Records with modeling code
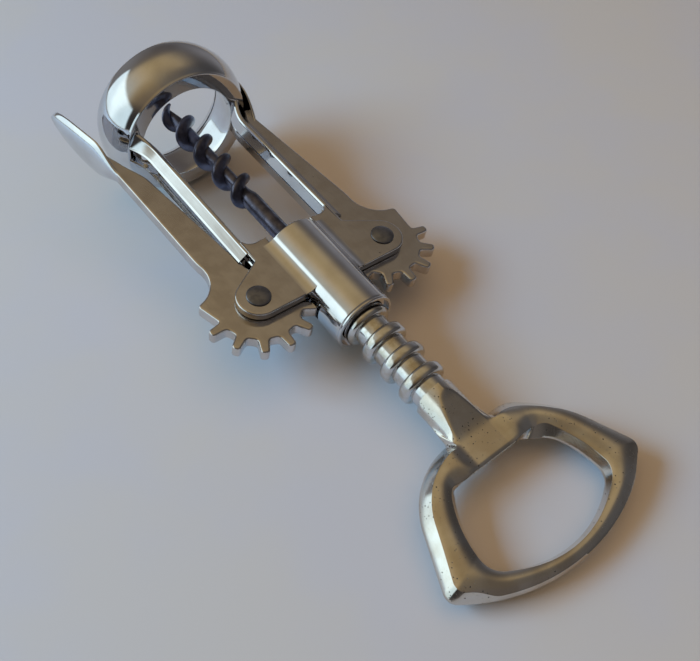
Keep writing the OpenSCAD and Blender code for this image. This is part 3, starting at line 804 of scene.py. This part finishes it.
def evenly(loop, step):  # the same outline with its points a step apart
    run = np.concatenate([[0], np.cumsum(np.hypot(*np.diff(loop, axis=0).T))])
    even = np.linspace(0, run[-1], int(run[-1] / step) + 2)
    return np.stack([np.interp(even, run, loop[:, k]) for k in (0, 1)], -1)


def polar(loop, centre, a):  # distance from the centre to a half outline at each angle
    x, y = (evenly(loop, 0.1) - centre).T
    own = np.arctan2(x, y)
    order = np.argsort(own)
    return np.interp(np.abs(a), own[order], np.hypot(x, y)[order])


def distanceTo(loop, points):  # shortest distance to a dense closed outline
    whole = np.concatenate([loop, loop[::-1] * [-1, 1]])
    dense = evenly(np.concatenate([whole, whole[:1]]), 0.12)
    flat = points.reshape(-1, 2)
    best = [np.hypot(*(part[:, None] - dense).transpose(2, 0, 1)).min(1)
            for part in np.array_split(flat, 24)]
    return np.concatenate(best).reshape(points.shape[:-1])


def softMin(a, b, k):
    return -k * np.log(np.exp(-a / k) + np.exp(-b / k))


def handleHeight(h, points, outerGap, holeGap):
    # Half thickness. Bars: the wall's half height plus a parabola over the share of the way
    # across the bar, with a lower outer wall and a flatter top at the far end. Web: flat with a
    # shallow dish and a soft lip. Neck: a round bar cut by a slope that falls to the loop, as a
    # shallow spoon.
    x, y = points[..., 0], points[..., 1]
    wide = outerGap + holeGap
    share = outerGap / wide
    atEnd = smooth(np.abs(np.arctan2(x, y - h["middle"][1])), *h["endAt"])
    edge = h["wall"] - h["endWall"] * atEnd * (1 - share)
    rise = softMin(h["crown"] * wide, h["half"] - h["wall"], 0.15)
    bars = edge + rise * (1 - 0.08 * atEnd) * 4 * share * (1 - share)
    lipWide, lipDrop = h["lip"]
    lip = np.clip(holeGap / lipWide, 0, 1)
    web = h["web"] - lipDrop * (1 - np.sqrt(1 - (1 - lip) ** 2)) - h["dish"] * (
        1 - smooth(np.abs(x), 4.5, 9)) * smooth(-y, 50, 58)
    loop = web + (bars - web) * smooth(np.hypot(x, 0.7 * np.minimum(y + 60, 0)), 5.5, 13)
    p = h["neckPower"]
    round_ = h["neckR"] * (1 - (np.minimum(np.abs(x), 5.7) / h["neckR"]) ** p) ** (1 / p)
    bend = h["slopeBend"]
    slope = h["slopeFoot"] + h["slopeRise"] * bend * np.log1p(np.exp((y - h["neckY"]) / bend))
    slope = slope + h["slopeFront"] * smooth(y, -47.5, -44.4)
    neck = softMin(round_, slope, 0.12)
    return neck + (loop - neck) * smooth(-y, 52.5, 58)


def bump(a, middle, width):  # a bell curve of height 1
    return np.exp(-((a - middle) / width) ** 2)


def handlePoints(h):
    # Rings about the loop's middle, one at each angle, in radians from the neck towards +X. A
    # ring runs over the top from the hole to the outside, down the outer wall, back underneath,
    # where the hole's edge is set back near the neck, and up the hole's wall. A wall is a
    # straight run plus its swell times (1 - |w| to a power), and w falls from 1 to -1 along it.
    outer, hole = handleLoops(h)
    centre = np.array(h["middle"])
    neckA = np.radians(h["neckSector"])  # the rings stand closer together over the neck
    dense = np.linspace(-neckA, neckA, 150, endpoint=False)
    rest = np.linspace(neckA, 2 * np.pi - neckA, 420, endpoint=False)
    a = np.concatenate([dense, (rest + np.pi) % (2 * np.pi) - np.pi])
    # The outer wall swells fully on the left, by half on the right, and least at the far end.
    swellOut = h["bulge"][0] * smooth(np.abs(a), *h["bulgeAt"]) * (
        1 - 0.8 * smooth(np.abs(a), 1.8, 2.04)) * (1 - 0.5 * smooth(a, 0.9, 1.4))
    out = polar(outer, centre, a) - swellOut + h["shoulderOut"] * bump(a, *h["shoulderAt"])
    scoop = h["scoop"] * bump(a, *h["scoopAt"])  # a hollow cut in the hole's right corner
    swellIn = scoop + h["bulge"][1] * smooth(np.abs(a), *h["holeBulgeAt"]) * (
        1 - 0.35 * smooth(np.abs(a), 1.7, 2.2))
    # In that corner the hole's edge is the mean of its neighbours, which rounds it.
    spread = np.linspace(-h["softBy"], h["softBy"], 7)
    rim = np.mean([polar(hole, centre, a + d) for d in spread], 0)
    soft = smooth(a, 0.4, 0.55) * (1 - smooth(a, 1.05, 1.2))
    rim = rim * soft + polar(hole, centre, a) * (1 - soft)
    inner = rim + swellIn - 0.75 * scoop
    t = (1 - np.cos(np.linspace(0, np.pi, 44))) / 2
    r = inner[:, None] + (out - inner)[:, None] * t
    flat = centre + r[..., None] * np.stack([np.sin(a), np.cos(a)], -1)[:, None]
    high = handleHeight(h, flat, distanceTo(outer, flat), distanceTo(hole, flat))
    top = np.concatenate([flat, high[..., None]], -1)
    away = np.stack([np.sin(a), np.cos(a)], -1)[:, None]
    cut = h["undercut"] * (1 - smooth(np.abs(a), 0.55, 0.9))[:, None, None]
    under = top[:, ::-1] * [1, 1, -1]
    share = (1 - t[::-1])[None, :, None] ** 2
    under[..., :2] += away * cut * share
    w = np.array([0.975, 0.9, 0.76, 0.5, 0.2, 0.05, -0.05, -0.2, -0.5, -0.76, -0.9, -0.975])

    def wall(start, end, swell, power):  # stands out most at its middle
        across = ((1 - w) / 2)[None, :, None]
        run = start[:, None] * (1 - across) + end[:, None] * across
        run[..., :2] += away * (swell * (1 - np.abs(w) ** power))[..., None]
        return run

    points = np.concatenate([top, wall(top[:, -1], under[:, 0], swellOut[:, None], 1.15), under,
                             wall(under[:, -1], top[:, 0], -swellIn[:, None], 1)], 1)
    c, s = np.cos(np.radians(h["turn"])), np.sin(np.radians(h["turn"]))
    x, y, z = np.moveaxis(points, -1, 0)
    return np.stack([x * c + z * s, y, z * c - x * s], -1)


makePiece("handle", [grid(handlePoints(handle), closeRows=True, closeCols=True)], pittedChrome,
          "spindle", ["handle_neck", "handle_loop"], 42)
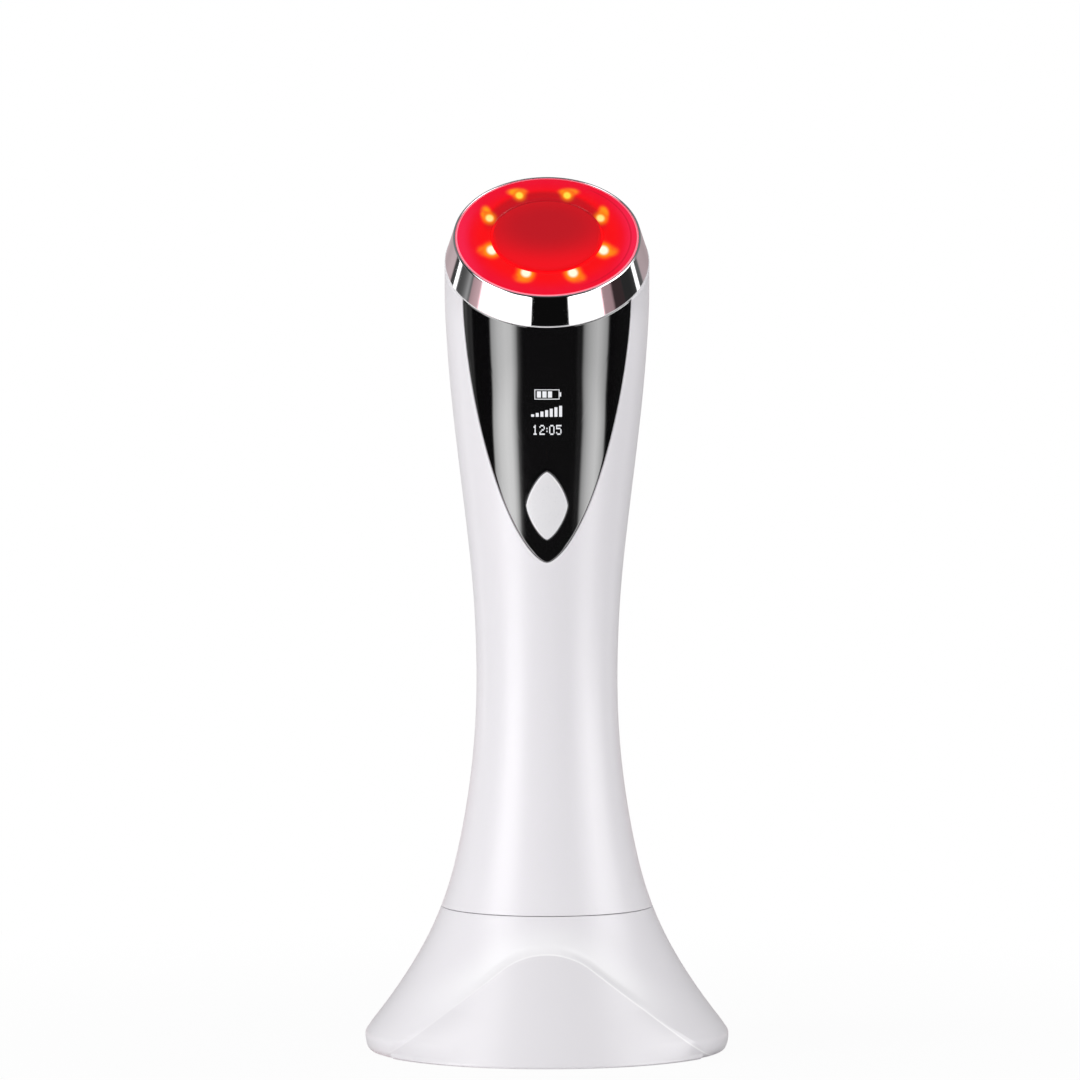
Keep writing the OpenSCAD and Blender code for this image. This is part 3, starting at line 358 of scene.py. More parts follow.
class Value:
    """Output of a node. Arithmetic on it makes further nodes."""

    def __init__(self, n, socket):
        self.n, self.socket = n, socket

    def math(self, op, other=0.0):
        return self.n.value("Math", {0: self, 1: other}, operation=op)

    __add__ = partialmethod(math, "ADD")
    __sub__ = partialmethod(math, "SUBTRACT")
    __mul__ = partialmethod(math, "MULTIPLY")
    __truediv__ = partialmethod(math, "DIVIDE")
    __abs__ = partialmethod(math, "ABSOLUTE")

    def __rsub__(self, other):
        return self.n.value("Math", {0: other, 1: self}, operation="SUBTRACT")

    def toward(self, other, share):
        """This value, moved towards another by a share of the way."""
        return (other - self) * share + self

    def ramp(self, lo, hi, out_lo=0.0, out_hi=1.0):
        """Smooth step from lo to hi."""
        stops = {"Value": self, "From Min": lo, "From Max": hi, "To Min": out_lo, "To Max": out_hi}
        return self.n.value("MapRange", stops, interpolation_type="SMOOTHSTEP")


class Nodes:
    """Short way to build the node tree of a material or a world."""

    def __init__(self, owner):
        owner.use_nodes = True
        self.tree = owner.node_tree
        self.tree.nodes.clear()

    def put(self, socket, value):
        """Links a value to an input, or sets the input."""
        if isinstance(value, Value):
            self.tree.links.new(value.socket, socket)
        elif socket.type == "RGBA":
            socket.default_value = (*value, 1)
        else:
            socket.default_value = value

    def new(self, kind, inputs, **settings):
        node = self.tree.nodes.new("ShaderNode" + kind)
        for key, value in settings.items():
            setattr(node, key, value)
        for key, value in inputs.items():
            self.put(node.inputs[key], value)
        return node

    def value(self, kind, inputs={}, output=0, **settings):
        return Value(self, self.new(kind, inputs, **settings).outputs[output])

    def place(self):
        """Place in the piece's own space, in metres."""
        return self.value("TexCoord", output="Object")

    def split(self, vector):
        node = self.new("SeparateXYZ", {0: vector})
        return [Value(self, socket) for socket in node.outputs]

    def mix(self, share, a, b):
        return self.value("Mix", {"Factor": share, 6: a, 7: b}, 2, data_type="RGBA")

    def layers(self, colour, *layers):
        """Colour with others laid over it, each by its share."""
        for share, over in layers:
            colour = self.mix(share, colour, over)
        return colour

    def noise(self, scale, detail, where):
        return self.value("TexNoise", {"Vector": where, "Scale": scale, "Detail": detail})

    def mix_shader(self, share, a, b):
        return self.value("MixShader", {0: share, 1: a, 2: b})


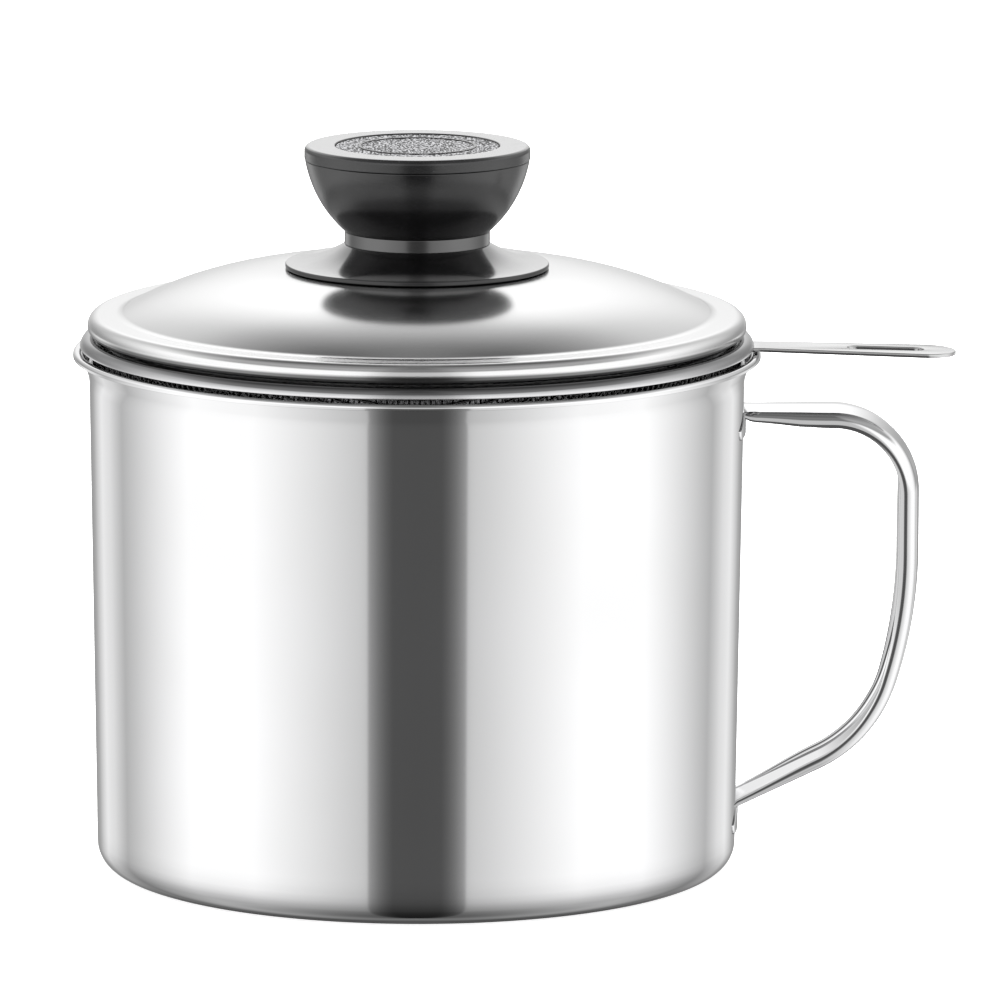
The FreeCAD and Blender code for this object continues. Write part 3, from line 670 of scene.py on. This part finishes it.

**Exercise directions**
The lines from the top of the data above down to the line containing "return -k *" are to be copied exactly; no other line should appear.

**Answer to this problem**
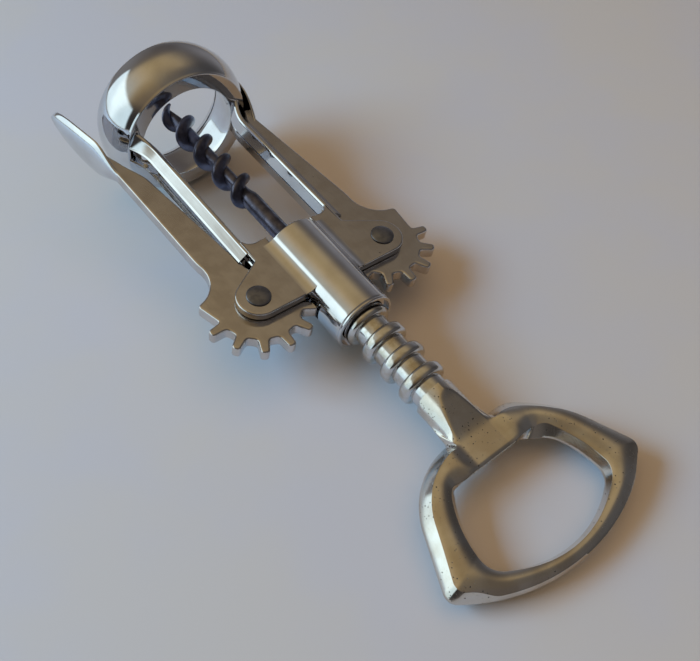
Keep writing the OpenSCAD and Blender code for this image. This is part 3, starting at line 804 of scene.py. This part finishes it.
def evenly(loop, step):  # the same outline with its points a step apart
    run = np.concatenate([[0], np.cumsum(np.hypot(*np.diff(loop, axis=0).T))])
    even = np.linspace(0, run[-1], int(run[-1] / step) + 2)
    return np.stack([np.interp(even, run, loop[:, k]) for k in (0, 1)], -1)


def polar(loop, centre, a):  # distance from the centre to a half outline at each angle
    x, y = (evenly(loop, 0.1) - centre).T
    own = np.arctan2(x, y)
    order = np.argsort(own)
    return np.interp(np.abs(a), own[order], np.hypot(x, y)[order])


def distanceTo(loop, points):  # shortest distance to a dense closed outline
    whole = np.concatenate([loop, loop[::-1] * [-1, 1]])
    dense = evenly(np.concatenate([whole, whole[:1]]), 0.12)
    flat = points.reshape(-1, 2)
    best = [np.hypot(*(part[:, None] - dense).transpose(2, 0, 1)).min(1)
            for part in np.array_split(flat, 24)]
    return np.concatenate(best).reshape(points.shape[:-1])


def softMin(a, b, k):
    return -k * np.log(np.exp(-a / k) + np.exp(-b / k))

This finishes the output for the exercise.